Similar to the Instagram data breach we reported here, Facebook, the most popular social networking platform in the world, is in hot water for its lax policies on data management and the privacy of its userbase. With 1.4 billion active users daily sharing updates, pictures, and videos, it’s important that their sensitive information stays safe. As hackers are getting more sophisticated and requiring less input from unsuspecting victims, something as simple as your phone number landing into the wrong hands can lead to all your personal information being compromised.
How Was Facebook Hacked?
On April 3, 2021, the information of more than 530 million Facebook users was published to a well-known hacking forum. While the leak appears to have been the result of a vulnerability that was patched in 2019, the slightly dated information still poses a huge risk to those individuals that created a Facebook account before 2020. Within the forum post, hackers responsible for the breach freely shared the phone numbers, email addresses, dates of birth, and even locations of compromised accounts.
While there are many ways in which cybercriminals could use this data, it’s speculated that scammers have already begun to wield this information in online impersonation and phishing scams. In addition to these fraudulent schemes, one cybercriminal has used this information to create an automated bot that allows phone numbers to be matched with corresponding Facebook IDs to give hackers immediate access to compromised accounts for as little as $20. That said, while the risk is real, Facebook has yet to contact individuals that were exposed by the attack.
But this isn’t the first time Facebook has faced backlash regarding its policies that require individuals to enter their phone number when creating an account. In 2012, Facebook began requiring individuals to confirm their phone numbers for account recovery. Additionally, in 2019, Facebook added the ability to use phone numbers as a means to look up user profiles. In both cases, the social networking site didn’t allow users to opt-out.
Was My Facebook Hacked?
Noting that Facebook has done little to notify its userbase of the breach, most people may not realize their data has been compromised until days, weeks, or even months after the event. That said, a simple way to check if your email or phone number has been compromised is to visit haveibeenpwned.com. Upon entering your phone or email address, the system will quickly run the information through its list of known breaches to determine if any accounts have been compromised.
How to Protect a Facebook Account
If you suspect that you’re a victim of the most recent Facebook breach, it’s important to act quickly and secure the information you can by following the steps below.

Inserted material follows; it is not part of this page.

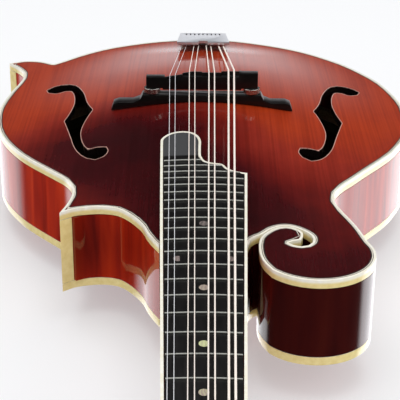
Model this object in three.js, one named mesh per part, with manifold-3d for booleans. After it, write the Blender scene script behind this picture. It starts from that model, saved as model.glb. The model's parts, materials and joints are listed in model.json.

Remain Vigilant About Phishing Scams
Phishing attacks are confidence scams, typically sent via email, where attackers pose as a reputable person or organization in hopes of stealing information or gaining access to a network. To train individuals on the tell-tale signs of these attacks, phishing prevention systems can create harmless emails posing as an online meeting invitation or document sharing links. By checking to see which individuals click on these emails sent through the training software, an organization’s leaders can pinpoint vulnerable employees and provide further training to prevent a real breach. To learn how phishing testing can be deployed across your business’s network, contact Rocket IT using the form at the bottom of this page.
Use a Passphrase
Instead of simply using your pet’s name, try implementing a 16-character passphrase containing a mix of letters, numbers and symbols. To generate a passphrase that is both complex and easy to recall, consider making your password reflective of a current goal. For example, “LoseTenPoundsBy2022!” contains all the characteristics of a strong password. To learn more about the benefits of using passphrases, click here.
Use a Password Manager
Should a data breach leave your password exposed, it’s important to ensure that any negative effects are contained within that one account. Once a hacker has both your email and password on file, he or she is likely to use those login credentials in an attempt to access other online portals you may be affiliated with. Therefore, it’s crucial that you use a unique password for each of the accounts you create.
While, upon first thought, you may doubt your ability to keep track of all these passwords, know that password managers makes the process quite easy. By using one of these services, an individual can store all their passwords in one secure location; only needing to remember a single master password. While there are a variety of these services available, Rocket IT has put together a guide to walk you through the selection and installation process.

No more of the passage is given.